Esse ambiente ganha novo charme com o despertar de
dualidades: brechós novos ao lado de alfaiates cinquentenários, loja de bolos
tradicionais contígua a uma confeitaria gourmet, sebo de discos versus
restaurante moderno que vende vinis.
"Existe aqui uma identidade muito específica e é
importante mantê-la. As pessoas têm amor por esse lugar", diz Adriane, à
frente do escritório de design de interiores Pair, também uma loja. "A
gente não tem o mesmo movimento de uma Oscar Freire nem o mesmo custo de
aluguel."
A inovação alcança até os mais tradicionais redutos da
região. É o caso do Ugue's, hoje do outro lado da rua e com ares modernosos.
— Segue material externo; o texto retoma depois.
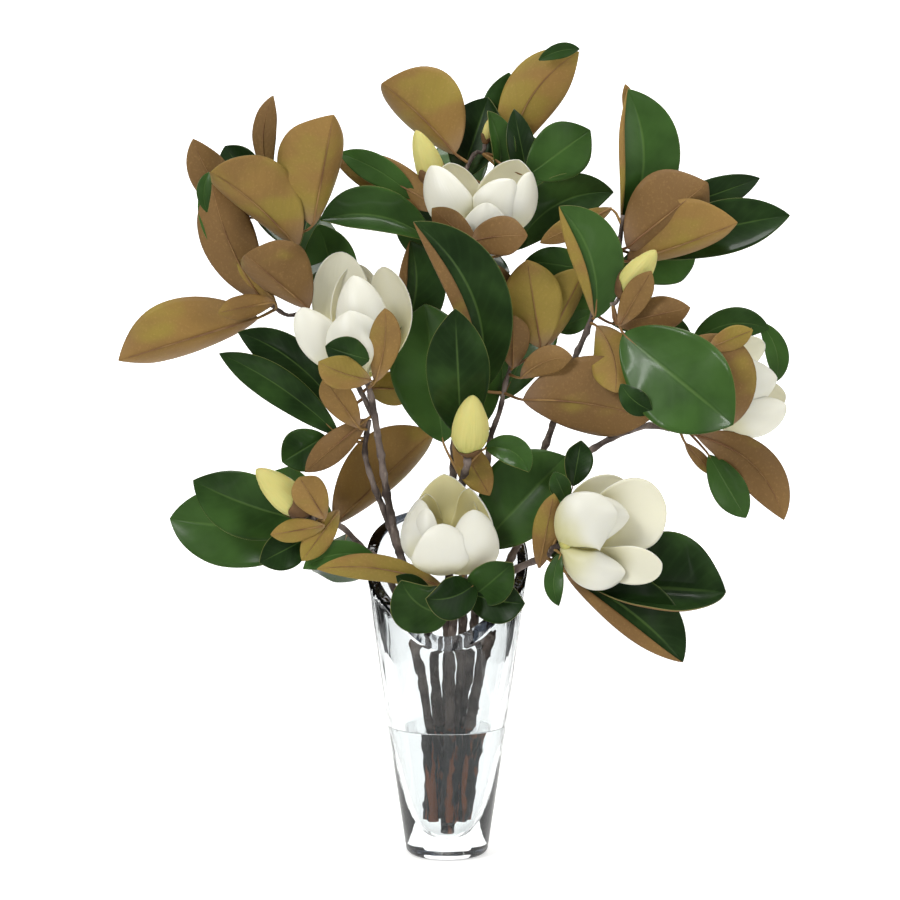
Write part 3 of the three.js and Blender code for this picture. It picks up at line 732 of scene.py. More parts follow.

Lílian Gonçalves, 67, inaugura nesta semana um espaço de
comida saudável, o Tudo com Banana, ao lado dos outros cinco bares da Rede
Biroska.
"Teremos bebidas detox, como o 'suco do
preguiçoso'." Já Luciana, habitante do bairro, vai abrir um bar ali em
breve: "A ideia é fortalecer essa outra economia, a vivência
saudável". Dois mundos se encontram.
Minhocão protagoniza
mudanças
Polêmico desde a abertura, nos anos 1960, o Minhocão é alvo
de visões opostas. Para uns, obstáculo arquitetônico; para outros, oásis de
lazer na árida região central.
"O Minhocão é nosso muro de Berlim, que nos separa do
resto da cidade", diz Fábio Fortes, 48, presidente do Conseg (Conselho de
Segurança da Santa Cecília). Ele defende a desmontagem. "Alguns preferem o
fluxo de carros ao de pessoas. Quem mora perto precisa lidar com barulho,
raves."
A ocupação, no entanto, só cresce, em especial após a inauguração
da ciclovia na base e o fechamento antecipado para as 15h de sábado -o fluxo é
de 5.000 a 10 mil pessoas aos fins de semana, diz Felipe Morozini, 40, da
associação Parque Minhocão.
"Eu já nem discuto o parque, pois as pessoas fizeram
dele realidade", diz o fotógrafo. "O que pergunto é que cidade é essa
em que as pessoas precisam ocupar uma rua sem sombra, banco, banheiro, por
falta de áreas de lazer?"
A dualidade se estende à lei: o Plano Diretor aprovado em julho de 2014 alterna opções de futuro: demolição ou adaptação a jardim suspenso. O Google tomou partido: seus mapas agora chamam o local de "parque Minhocão".